My mum would say that making it to the show at all, when she’s in so much pain by the time doors open, is a victory. She’d also say she’s lucky, because being able to stand means a bad view isn’t her only choice. She doesn’t think she’s especially devoted. But if young, able-bodied fans struggle to line up in sub-zero temperatures, what does it take for anyone – not just my mum – without those advantages, who in addition face discrimination? I won’t pretend to understand, because I don’t. It must be quite something, though and there are a couple of stories I hope sum it up.

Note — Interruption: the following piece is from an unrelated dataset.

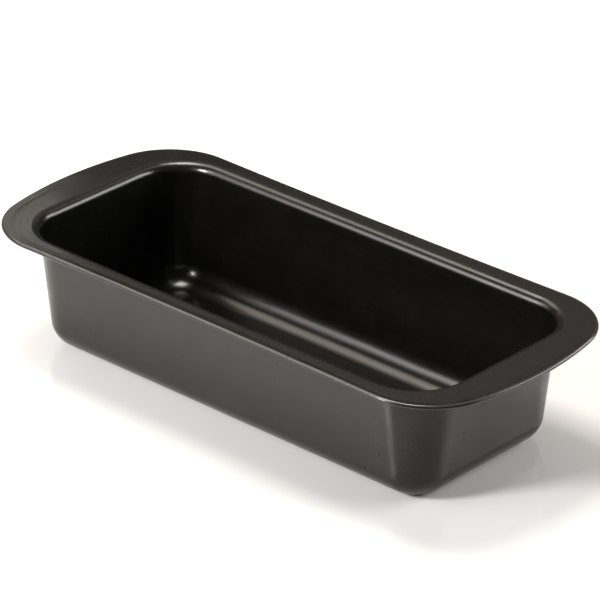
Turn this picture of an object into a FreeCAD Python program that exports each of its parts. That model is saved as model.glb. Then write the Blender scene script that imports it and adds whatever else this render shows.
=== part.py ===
import FreeCAD, Part
import math
import os

# A deep-drawn steel loaf pan with a flat flange and an edge rolled round a wire.
#
# Frame: millimetres, +X along the pan's length, +Y across it, +Z up.
# The origin is the centre of the base's underside, the face that the pan stands on.
#
# The pan is one sheet in three layers: an outer coat, the steel, and the nonstick coat on the food side.
# A depth is measured through that sheet, from the outer face of the outer coat (0) to the food side
# (SHEET). Every layer is what lies between two depths, so the layers fit each other face to face.

# The cup. Lengths are half sizes of the outer wall planes, where they would meet the flange's top plane.
HEIGHT = 68.5
HALF_LENGTH = 140.0
HALF_WIDTH = 61.0
DRAFT = math.radians(7.0)
CORNER_RADIUS_TOP = 28.5
CORNER_RADIUS_BASE = 16.8

# The bends of the sheet, measured on its food side.
BASE_BEND = 13.8
LIP_BEND = 5.2

# The layers, from the outside in.
OUTER_COAT = 0.1
STEEL = 0.5
NONSTICK_COAT = 0.1
SHEET = OUTER_COAT + STEEL + NONSTICK_COAT

# The flange's outline, measured over the rolled edge: two bowed ends, two long sides that curve in
# slightly towards their middle, and an arc at each corner.
FLANGE_HALF_LENGTH = 164.7
FLANGE_HALF_WIDTH = 75.2
END_BOW = 14.6
SIDE_HOLLOW = 2.2
FLANGE_CORNER_RADIUS = 40.0

# The rolled edge: the sheet's end is turned down and round the wire.
ROLL_RADIUS = 1.2
ROLL_START = math.radians(90.0)
ROLL_END = math.radians(-180.0)
WIRE_RADIUS = ROLL_RADIUS - SHEET

# How far the tool solids run past the faces that they cut.
CLEAR = 5.0

UP = FreeCAD.Vector(0, 0, 1)


def point(x, y, z=0.0):
    return FreeCAD.Vector(x, y, z)


def polar(centre, radius, angle):
    """The point on a level circle at an angle from +X."""
    return centre + point(radius * math.cos(angle), radius * math.sin(angle))


def rounded_rectangle(half_length, half_width, radius, z):
    """A closed level wire with four straight sides and four corner arcs."""
    edges = []
    last = point(half_length, radius - half_width, z)
    for quarter, (side_x, side_y) in enumerate(((1, 1), (-1, 1), (-1, -1), (1, -1))):
        centre = point(side_x * (half_length - radius), side_y * (half_width - radius), z)
        angles = [math.radians(90 * quarter + turn) for turn in (0, 45, 90)]
        start, middle, end = [polar(centre, radius, angle) for angle in angles]
        edges.append(Part.LineSegment(last, start).toShape())
        edges.append(Part.Arc(start, middle, end).toShape())
        last = end
    return Part.Wire(edges)


def cup_section(depth, z):
    """The cup's outline at a height, on the surface that lies at a depth in the sheet."""
    inset = (HEIGHT - z) * math.tan(DRAFT) + depth / math.cos(DRAFT)
    radius_here = CORNER_RADIUS_BASE + (CORNER_RADIUS_TOP - CORNER_RADIUS_BASE) * z / HEIGHT
    radius = radius_here - depth / math.cos(DRAFT)
    return rounded_rectangle(HALF_LENGTH - inset, HALF_WIDTH - inset, radius, z)


def flange_arcs(inset):
    """The outline's eight arcs, each as its centre, radius, first angle and last angle.

    The arcs run anticlockwise round the pan from the middle of the right end. A long side's centre lies
    outside the pan, so its arc runs clockwise and its radius grows with the inset.
    """
    end_radius = (FLANGE_HALF_WIDTH ** 2 + END_BOW ** 2) / (2 * END_BOW)
    side_radius = (FLANGE_HALF_LENGTH ** 2 + SIDE_HOLLOW ** 2) / (2 * SIDE_HOLLOW)
    end_x = FLANGE_HALF_LENGTH - end_radius
    side_y = FLANGE_HALF_WIDTH - SIDE_HOLLOW + side_radius

    # The corner arc touches the end arc from inside and the side arc from outside, so its centre is
    # where two circles about their centres cross.
    to_end = end_radius - FLANGE_CORNER_RADIUS
    to_side = side_radius + FLANGE_CORNER_RADIUS
    apart = math.hypot(end_x, side_y)
    along = (to_end ** 2 - to_side ** 2 + apart ** 2) / (2 * apart)
    across = math.sqrt(to_end ** 2 - along ** 2)
    corner_x = end_x - (end_x * along - side_y * across) / apart
    corner_y = (side_y * along + end_x * across) / apart

    end_turn = math.atan2(corner_y, corner_x - end_x)
    side_turn = math.atan2(corner_x, side_y - corner_y)
    quarter = math.pi / 2
    arcs = []
    for half in (0, 1):
        sign = 1 - 2 * half
        base = math.pi * half
        end = (point(sign * end_x, 0), end_radius - inset, base - end_turn, base + end_turn)
        near = (point(sign * corner_x, sign * corner_y), FLANGE_CORNER_RADIUS - inset,
                base + end_turn, base + quarter + side_turn)
        side = (point(0, sign * side_y), side_radius + inset,
                base - quarter + side_turn, base - quarter - side_turn)
        far = (point(-sign * corner_x, sign * corner_y), FLANGE_CORNER_RADIUS - inset,
               base + quarter - side_turn, base + 2 * quarter - end_turn)
        arcs += [end, near, side, far]
    return arcs


def flange_outline(inset, z):
    """The outline as a closed level wire, moved in by an inset."""
    edges = []
    for centre, radius, first, last in flange_arcs(inset):
        angles = (first, (first + last) / 2, last)
        start, middle, end = [polar(centre, radius, angle) + UP * z for angle in angles]
        edges.append(Part.Arc(start, middle, end).toShape())
    return Part.Wire(edges)


def swept_round_rim(profile):
    """Turn a profile round every arc of the line that the edge is rolled about.

    profile takes the line's start point on an arc and the level direction out of the pan, and gives a
    face in the upright plane of the two.
    """
    pieces = []
    for centre, radius, first, last in flange_arcs(ROLL_RADIUS):
        start = polar(centre, radius, first)
        outward = (start - centre).normalize()
        if last < first:
            outward = -outward
        face = profile(start + UP * (HEIGHT - ROLL_RADIUS), outward)
        pieces.append(face.revolve(centre, UP, math.degrees(last - first)))
    return pieces[0].fuse(pieces[1:])


def roll_profile(inner_radius, outer_radius):
    """A profile for one layer of the rolled edge, an open ring between two radii."""
    def profile(centre, outward):
        def at(radius, angle):
            return centre + outward * (radius * math.cos(angle)) + UP * (radius * math.sin(angle))

        middle = (ROLL_START + ROLL_END) / 2
        outer = [at(outer_radius, angle) for angle in (ROLL_START, middle, ROLL_END)]
        inner = [at(inner_radius, angle) for angle in (ROLL_END, middle, ROLL_START)]
        edges = [
            Part.Arc(*outer).toShape(),
            Part.LineSegment(outer[-1], inner[0]).toShape(),
            Part.Arc(*inner).toShape(),
            Part.LineSegment(inner[-1], outer[0]).toShape(),
        ]
        return Part.Face(Part.Wire(edges))
    return profile


def edges_at(solid, z):
    """The edges of a solid that lie wholly at one height."""
    near = 1e-6
    return [edge for edge in solid.Edges
            if abs(edge.BoundBox.ZMin - z) < near and abs(edge.BoundBox.ZMax - z) < near]


def in_mouth(edge):
    """Whether an edge belongs to the cup's mouth and not to the flange's outline."""
    return all(abs(end.X) < HALF_LENGTH and abs(end.Y) < HALF_WIDTH for end in edge.Vertexes)


def space_above(depth, flange_inset, top):
    """The space above the surface at a depth in the sheet, out to an inset of the flange's outline."""
    underside = HEIGHT - SHEET + depth
    cup = Part.makeLoft([cup_section(depth, depth), cup_section(depth, underside)], True, True)
    cup = cup.makeFillet(BASE_BEND + SHEET - depth, edges_at(cup, depth))

    slab = Part.Face(flange_outline(flange_inset, underside)).extrude(UP * (top - underside))
    space = slab.fuse(cup)
    lip = [edge for edge in edges_at(space, underside) if in_mouth(edge)]
    return space.makeFillet(LIP_BEND - SHEET + depth, lip)


def sheet_layer(outer_depth, inner_depth):
    """One layer of the whole sheet, from the base to the end of the rolled edge."""
    outer = space_above(outer_depth, ROLL_RADIUS, HEIGHT + CLEAR)
    inner = space_above(inner_depth, ROLL_RADIUS - CLEAR, HEIGHT + 2 * CLEAR)
    flat = outer.cut(inner)
    roll = swept_round_rim(roll_profile(WIRE_RADIUS + outer_depth, WIRE_RADIUS + inner_depth))
    return flat.fuse(roll).removeSplitter()


def outer_coat():
    return sheet_layer(0.0, OUTER_COAT)


def steel_shell():
    return sheet_layer(OUTER_COAT, OUTER_COAT + STEEL)


def nonstick_coat():
    return sheet_layer(OUTER_COAT + STEEL, SHEET)


def rim_wire():
    """The wire that the edge is rolled round, a closed loop."""
    def profile(centre, outward):
        along = outward.cross(UP)
        return Part.Face(Part.Wire(Part.Circle(centre, along, WIRE_RADIUS).toShape()))
    return swept_round_rim(profile).removeSplitter()


PIECES = {
    "steel_shell": steel_shell,
    "rim_wire": rim_wire,
    "nonstick_coat": nonstick_coat,
    "outer_coat": outer_coat,
}


def main():
    os.makedirs("parts", exist_ok=True)
    for name, make in PIECES.items():
        solids = make().Solids
        assert len(solids) == 1, name + " is not one solid"
        solids[0].exportStep("parts/" + name + ".step")
        print(name, "valid", solids[0].isValid(), "volume", round(solids[0].Volume, 1))


main()
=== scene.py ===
import math
import bmesh
import bpy
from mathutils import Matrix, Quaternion, Vector


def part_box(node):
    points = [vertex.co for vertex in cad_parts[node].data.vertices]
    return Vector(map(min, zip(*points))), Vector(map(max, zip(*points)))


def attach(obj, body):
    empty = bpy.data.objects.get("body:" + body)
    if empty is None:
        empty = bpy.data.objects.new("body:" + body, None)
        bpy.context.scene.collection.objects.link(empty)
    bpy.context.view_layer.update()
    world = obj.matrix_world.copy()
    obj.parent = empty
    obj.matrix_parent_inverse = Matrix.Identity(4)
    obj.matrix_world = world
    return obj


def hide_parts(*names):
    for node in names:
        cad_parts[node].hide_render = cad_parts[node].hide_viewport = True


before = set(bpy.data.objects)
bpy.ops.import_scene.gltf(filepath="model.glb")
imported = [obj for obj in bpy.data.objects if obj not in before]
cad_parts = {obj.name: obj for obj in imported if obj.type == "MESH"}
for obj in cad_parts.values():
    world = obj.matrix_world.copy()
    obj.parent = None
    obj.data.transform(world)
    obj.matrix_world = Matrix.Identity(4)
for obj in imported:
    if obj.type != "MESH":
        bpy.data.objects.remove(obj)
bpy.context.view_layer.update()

# Sizes in metres, in the CAD model's frame: +X along the pan, +Z up, the origin under the base's middle.
# A depth is measured through the sheet, from the outer coat's outer face (0) to the food side (SHEET).
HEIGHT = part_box("nonstick_coat")[1].z
FLANGE_HALF_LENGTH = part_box("nonstick_coat")[1].x
FLANGE_HALF_WIDTH = 0.0752
HALF_LENGTH = 0.140
HALF_WIDTH = 0.061
DRAFT = math.radians(7.0)
CORNER_RADIUS_TOP = 0.0285
CORNER_RADIUS_BASE = 0.0168
BASE_BEND = 0.0138
LIP_BEND = 0.0052
END_BOW = 0.0146
SIDE_HOLLOW = 0.0022
FLANGE_CORNER_RADIUS = 0.040
ROLL_RADIUS = 0.0012
COAT = 0.0001
SHEET = 0.0007
WIRE_RADIUS = ROLL_RADIUS - SHEET
ROLL_START = math.radians(90)
ROLL_END = math.radians(-180)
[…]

We struggled to fund our last trip of the Revolution Radio Tour. I got a £43 flight to Providence, but we needed to get to Austin. So I booked a 72 hour journey. A bus to London, flight to Belfast, that flight to Providence and train to Boston; then sleeping in Boston Airport before a flight to Dallas and Megabus to Austin. Three days before we left, our GP called an ambulance. My mum had a potentially life-threatening embolism. Nurses urged her not to go, let alone take my ridiculous route. Besides, she was on a stretcher. She couldn’t walk. After blood thinners, a steroid injection could cause a hematoma, so our GP prescribed oral prednisone. Three hours before leaving, she still couldn’t walk. She knew that even if she could, she was more likely to die than not.

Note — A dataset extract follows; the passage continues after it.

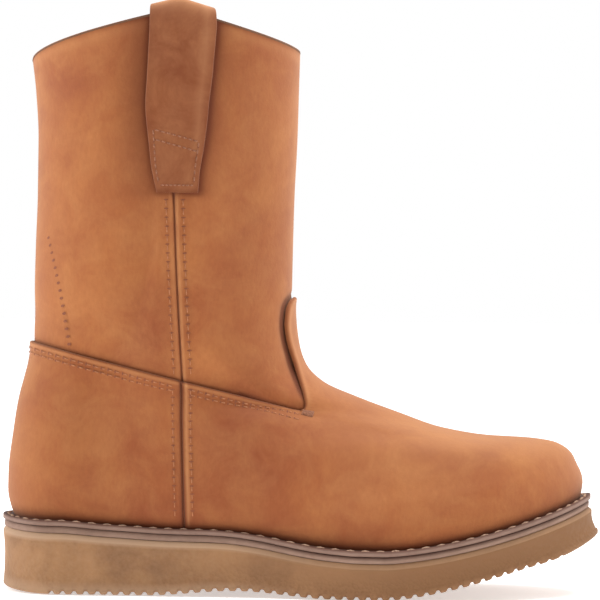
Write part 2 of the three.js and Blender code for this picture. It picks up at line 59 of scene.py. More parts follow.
# Sole sizes, in millimetres
SOLE_LENGTH = 305.0
BALL_WIDTH = 107.5
WAIST_WIDTH = 75.0
HEEL_WIDTH = 77.5
WEDGE_AT_HEEL = 30.4
WEDGE_AT_BALL = 18.0
WEDGE_AT_TOE = 15.5
ARCH_RISE = 2.7
TOE_RISE = 31.0
HEEL_RISE = 2.0
EDGE_INSET = 2.2
TOE_FLARE = 4.7
WALL_HOLLOW = 1.1
LIP_HEIGHT = 2.8
LIP_INSET = 1.5
TREAD_PITCH = 5.85
TREAD_DEPTH = 1.55
MIDSOLE_THICKNESS = 3.1
MIDSOLE_INSET = 0.9
WELT_THICKNESS = 2.6
WELT_ROUND = 0.8
INSOLE_THICKNESS = 4.0
GAP = 0.3

# Upper sizes: rises are heights above the heel's seat
ANKLE_RISE = 80.2
THROAT_RISE = 69.7
COLLAR_BACK_RISE = 234.2
COLLAR_FRONT_RISE = 239.9
COLLAR_CREST = 19.8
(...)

She went. The journey was hard, but the show we arrived to in Austin was incredible. The steroids had kicked in. We sang so loud and danced so hard that before we left, a security guard called after me, offering a setlist. He was moved. He'd never seen anything like it. But most importantly, to quote Joy in my book of fan stories – ‘It's no joke that I thought I might die on the plane, or trying to sleep in Boston Airport. So when I was finally standing at the Austin360 Amphitheatre, watching Still Breathing... it was the first time I ever cried at a Green Day show.’

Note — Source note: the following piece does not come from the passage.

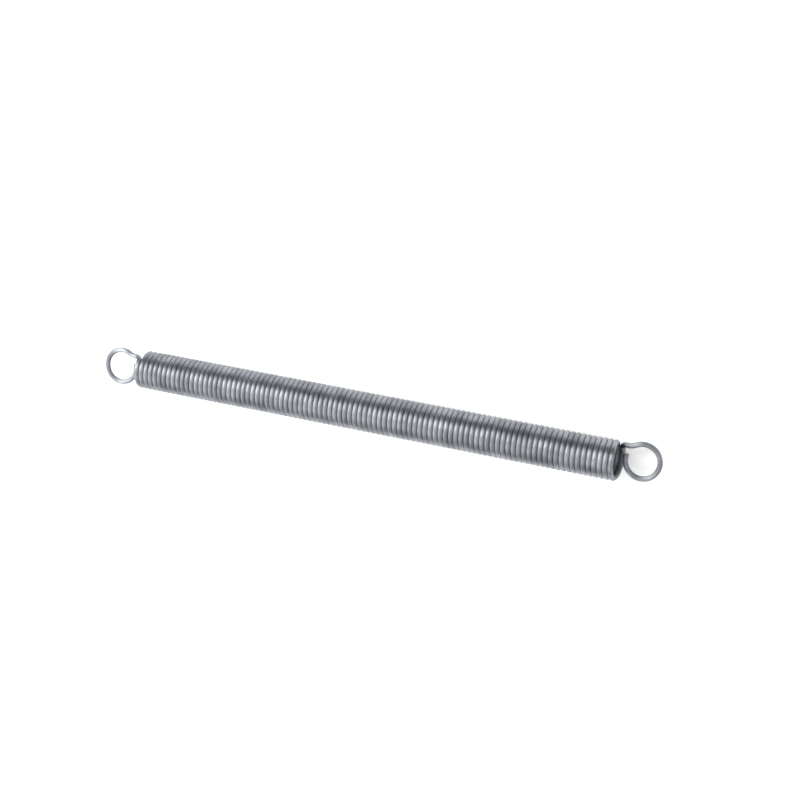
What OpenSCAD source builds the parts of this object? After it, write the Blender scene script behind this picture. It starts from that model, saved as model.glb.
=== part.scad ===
/* [Wire] */
// Diameter of the round wire
wire_d = 1.2; // [0.8:0.05:1.4]

/* [Coil] */
// Outer diameter of the coil
coil_od = 9; // [8:0.1:12]
// Whole turns of the coil, besides the half turn that brings its two side points to opposite sides
coil_turns = 95; // [4:1:110]
// Gap between neighbouring turns at rest
turn_gap = 0.02; // [0.02:0.02:0.34]
// How far past its side point the last turn goes on before it bends out, in degrees
leave_angle = 40; // [30:1:50]

/* [Loops] */
// Mean diameter of the loop at each end
loop_mean_d = 7.7; // [7:0.1:8.4]
// Distance from the coil's last side point to the centre of the loop
loop_reach = 5; // [4.4:0.1:6]
// Distance of the loop's plane from the coil's axis, towards the side where its wire leaves
loop_side = 2; // [1.6:0.1:2.4]
// Distance of the loop's centre from the coil's axis, within the plane of the loop
loop_lift = 0.3; // [0:0.1:0.6]
// Where the bend runs into the loop, in degrees from the end of the spring
loop_start = 118; // [108:1:124]
// How much of a circle the loop goes round from there, in degrees
loop_sweep = 314; // [240:1:318]

/* [Hidden] */
coil_facets = 48;
wire_facets = 24;
// A short collar of wire joins two bends, so that they are one solid: how much thicker it is in radius,
// how long it is, and how far short of its middle each of the two bends stops, inside it
joint_swell = 0.01;
joint_length = 0.1;
joint_trim = 0.02;

pitch = wire_d + turn_gap;
coil_r = (coil_od - wire_d) / 2;
// Each half turn is a half ring, tilted by the lead, so that the rings meet end to end. Its radius is
// rounded to four decimals, because the exact solids are rebuilt from numbers of six digits
half_r = round(sqrt(coil_r * coil_r + pitch * pitch / 16) * 10000) / 10000;
lead = asin(pitch / 4 / half_r);
half_turns = 2 * coil_turns + 1;
coil_end = half_turns * pitch / 4;

// The wire leaves the coil here, in a frame at the last side point of the coil's axis
leave_p = [
  half_r * sin(lead) * (1 - cos(leave_angle)),
  half_r * sin(leave_angle),
  -half_r * cos(lead) * cos(leave_angle)
];
leave_t = [sin(lead) * sin(leave_angle), cos(leave_angle), cos(lead) * sin(leave_angle)];

// The loop's centre, and where the bend meets the loop, in the same frame
loop_r = loop_mean_d / 2;
loop_c = [loop_reach, loop_lift, -loop_side];
join_p = loop_c + loop_r * [cos(loop_start), sin(loop_start), 0];
join_t = [sin(loop_start), -cos(loop_start), 0];

// The bend is two arcs that share a tangent where they meet
bend_chord = join_p - leave_p;
bend_a = 2 * (1 - leave_t * join_t);
bend_b = 2 * bend_chord * (leave_t + join_t);
bend_c = -bend_chord * bend_chord;
bend_arm = (-bend_b + sqrt(bend_b * bend_b - 4 * bend_a * bend_c)) / (2 * bend_a);
bend_mid = (leave_p + join_p + bend_arm * (leave_t - join_t)) / 2;
bend_t = unit(join_p - leave_p - bend_arm * (leave_t + join_t));

function unit(v) = v / norm(v);

// The angle that the trimmed length takes up on a ring of a given radius
function trim_angle(radius) = joint_trim / radius * 180 / PI;

// A ring of wire of a given radius, round by an angle from its start on the X axis
module ring_arc(radius, angle) {
  rotate_extrude(angle = angle, $fn = coil_facets)
    translate([radius, 0])
      circle(d = wire_d, $fn = wire_facets);
}

// A bent length of wire that leaves p in direction t and ends at q
module wire_arc(p, t, q) {
  chord = q - p;
  inward = unit(chord - (chord * t) * t);
  half_angle = acos(chord * t / norm(chord));
  radius = norm(chord) / (2 * sin(half_angle));
  out = -inward;
  side = cross(out, t);
  centre = p + radius * inward;
  multmatrix([
    [out[0], t[0], side[0], centre[0]],
    [out[1], t[1], side[1], centre[1]],
    [out[2], t[2], side[2], centre[2]]
  ])
    rotate([0, 0, trim_angle(radius)])
      ring_arc(radius, 2 * half_angle - 2 * trim_angle(radius));
}

// The collar that joins two bends at p, along the wire's direction t
module joint(p, t) {
  side = unit(cross(t, [0, 0, 1]));
  up = cross(t, side);
  multmatrix([
    [side[0], up[0], t[0], p[0]],
    [side[1], up[1], t[1], p[1]],
    [side[2], up[2], t[2], p[2]]
  ])
    cylinder(d = wire_d + 2 * joint_swell, h = joint_length, center = true, $fn = wire_facets);
}

// The half turns of the coil, along X, which start and end at its sides
module coil() {
  for (i = [0 : half_turns - 1])
    translate([-coil_end + i * pitch / 2, 0, 0])
      rotate([180 * (i % 2), 0, 0])
        half_turn(180);
}

// Part of a turn from the near side over the lower edge, along X
module half_turn(angle) {
  translate([half_r * sin(lead), 0, 0])
    multmatrix([
      [-sin(lead), 0, cos(lead), 0],
      [0, -1, 0, 0],
      [cos(lead), 0, sin(lead), 0]
    ])
      ring_arc(half_r, angle);
}

// The last part of a turn, the bend out of the coil and the loop
module coil_end_loop() {
  translate([coil_end, 0, 0]) {
    rotate([180, 0, 0])
      half_turn(leave_angle - trim_angle(half_r));
    joint(leave_p, leave_t);
    wire_arc(leave_p, leave_t, bend_mid);
    joint(bend_mid, bend_t);
    wire_arc(bend_mid, bend_t, join_p);
    joint(join_p, join_t);
    translate(loop_c)
      rotate([0, 0, loop_start - loop_sweep])
        ring_arc(loop_r, loop_sweep - trim_angle(loop_r));
  }
}

// The whole spring lies on its coil, with both loops flat
module spring() {
  color([0.66, 0.68, 0.71])
    translate([0, 0, coil_od / 2])
      union() {
        coil();
        coil_end_loop();
        rotate([0, 180, 0])
          coil_end_loop();
      }
}

spring();
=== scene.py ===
import math

import bpy
from mathutils import Matrix, Vector


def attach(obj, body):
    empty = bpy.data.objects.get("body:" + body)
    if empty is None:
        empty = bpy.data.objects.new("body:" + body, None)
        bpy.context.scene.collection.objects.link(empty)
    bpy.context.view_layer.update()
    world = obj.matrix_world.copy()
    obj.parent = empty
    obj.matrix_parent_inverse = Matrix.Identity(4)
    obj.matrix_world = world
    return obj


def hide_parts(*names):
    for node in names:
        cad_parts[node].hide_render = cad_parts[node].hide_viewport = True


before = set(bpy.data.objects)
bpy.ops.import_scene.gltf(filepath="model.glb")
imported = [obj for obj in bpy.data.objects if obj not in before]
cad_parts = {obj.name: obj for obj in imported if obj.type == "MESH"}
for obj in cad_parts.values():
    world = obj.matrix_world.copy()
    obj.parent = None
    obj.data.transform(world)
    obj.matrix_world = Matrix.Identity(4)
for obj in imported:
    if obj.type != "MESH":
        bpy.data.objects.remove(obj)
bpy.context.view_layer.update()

# The sizes of the part's source, with lengths in millimetres and angles turned into radians
WIRE_D = 1.2  # diameter of the round wire
COIL_OD = 9.0  # outer diameter of the coil
COIL_TURNS = 95  # whole turns, besides the half turn that brings the two side points to opposite sides
TURN_GAP = 0.02  # gap between neighbouring turns
LEAVE_ANGLE = math.radians(40)  # how far past its side point the last turn goes on before it bends out
LOOP_MEAN_D = 7.7  # mean diameter of the loop at each end
LOOP_REACH = 5.0  # from the coil's last side point to the loop's centre, along the coil
LOOP_SIDE = 2.0  # distance of the loop's plane from the coil's axis
LOOP_LIFT = 0.3  # distance of the loop's centre from the coil's axis, within the loop's plane
LOOP_START = math.radians(118)  # where the bend runs into the loop
LOOP_SWEEP = math.radians(314)  # how much of a circle the loop goes round from there
MM_PER_M = 1000

# Each half turn is a half ring, tilted by the lead, so that the rings meet end to end. Its radius is
# rounded as in the part's source
PITCH = WIRE_D + TURN_GAP
COIL_R = (COIL_OD - WIRE_D) / 2
HALF_R = round(math.hypot(COIL_R, PITCH / 4), 4)
LEAD = math.asin(PITCH / 4 / HALF_R)
HALF_TURNS = 2 * COIL_TURNS + 1
COIL_END = HALF_TURNS * PITCH / 4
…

Another story I'm still impressed by was after The Longshot in DC. During the stage invasion, my mum was used as a ladder. The volume of people kicking, punching, strangling and trampling her eventually knocked her out. I thought she wouldn’t be alright. She just chilled off on the train to Baltimore and sat on the street from 4am. She was the only fan to get no sleep. She still smiled all day and danced all night. Tell me again how disabled people don't belong in the pit (though they should never be unwelcome, regardless of whether or not they impress us).
Finally, it warms my heart when I see that despite the challenges, Joy still embodies the inclusive spirit she hopes to see in others. It's more than I can say! She's always smiling and offering up her camping chair and food. Because of her age and disability, she's understandably uncomfortable sharing hotel rooms. Regardless, she let strangers in throughout the RevRad Tour. But the best example of this and perhaps my favourite story is from Turin.
With under an hour to doors, the box office wasn't open. Someone who'd camped for 30+ hours had no ticket. My mum gave them her own and left her place in line to get theirs. She knew she might not get in at all since she wasn't the 21 year-old on the passport, or at least that even if she did, hours of lining up in -5°C would be wasted. She did get back in time and, since she couldn't climb over the barriers herself, was lifted over by other fans. There was a huge cheer – she was quite the celebrity!
I know that my mum, like many others like her, doesn't feel sorry for herself. That's not what this is about. It's a celebration of devotion, because until ableism leaves the pit, fans have to be pretty bloody devoted to keep dancing on.